Sometimes buttons are not enough, and a more sophisticated user experience is needed.

Some GUIs present to the user a list of their recent undoable actions, allow them to navigate this list, and then choose "a point in time" within these undos to which they'd like to undo. If they clicked 5 actions back in the list, then that will involve 5 undos.

How would we display a meaningful list? For example you might want to show:

  • added new item at the top
  • changed background color
  • increased font size on title
  • deleted 4th item
  • etc

re-frame has you covered. As you saw above, when you use undoable middleware, you can (optionally) provide a string "explanation" for the action being performed. re-frame remembers and manages these explanations for you, and can provide them via built-in subscriptions:

;; a vector of strings. Explanations ordered oldest to most recent
(subscribe [:undo-explanations])  

;; a vector of strings. Ordered from most recent undo onward
(subscribe [:redo-explanations])

If the user chooses to undo multiple actions in one go, notice that you can supply a integer parameter in these events:

(dispatch [:undo 10])   ;; undo 10 actions 
(dispatch [:redo 10])   ;; redo 10 actions 

Fancy Explanations

Normally, undoable middleware is just given a static string like this:

  (undoable "change font size")

but you can get fancy if you want.

You can supply a function instead, and it will be called to generate the explanation.

(undoable my-string-generating-fn)

Your function will be called with arguments XXXX and it is expected to return a string explanation.

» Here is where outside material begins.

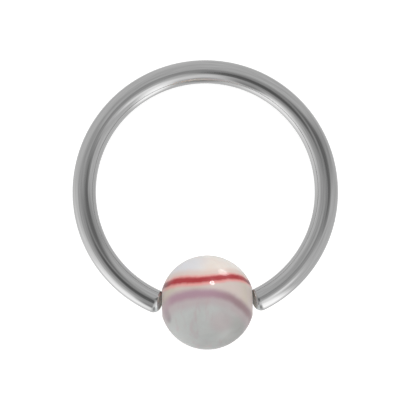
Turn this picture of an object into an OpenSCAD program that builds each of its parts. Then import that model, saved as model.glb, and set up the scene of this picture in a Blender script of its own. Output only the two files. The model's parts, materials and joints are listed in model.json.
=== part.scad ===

Not Everything Should Be Undone - Part I

In my experience, you won't want every event handler to be undoable.

For example, (dispatch [:undo]) itself should not be undoable. And when a handler causes an HTTP GET, and then another handler processes the on-success result, you'd probably only want the initial handler to be undoable, not the on-success handler. Etc. To a user, the two step dispatch is one atomic operation and we only want to checkpoint app-db before the first.

Anyway, this is easy; just don't put undoable middleware on event handlers which should not checkpoint.

Not Everything Should Be Undone - Part II

app-db can sometimes hold BOTH a cache of state from remote sources (databases?) AND some local client-specific state. In such cases, you don't want to undo the state in the cache. The remote source "owns" that state, and it isn't something that the user can undo.

Instead, you'd like to undo/redo the "local" part of app-db - everything below a certain path - and leave the rest alone.

You only ever call this configuration function once, during startup:

(re-frame.core/set-undo-path!  [:some :path])

Further Configuration

How many undo steps do you want to keep? Defaults to 50.

Again, it is expected that you'd only ever call this configuration function once, during startup:

(re-frame.core/set-max-undos!  100)

App Triggered Undo

In our Unhandled Exception Handler, we trigger an undo:

(dispatch [:undo])

We want the application to return to the last-known-good-state. Potentially from there, the user can continue on.

But we don't want a redo hanging around so we also do this:

(dispatch [:purge-redos])

Not that we ever ship programs that suffer exceptions, you understand.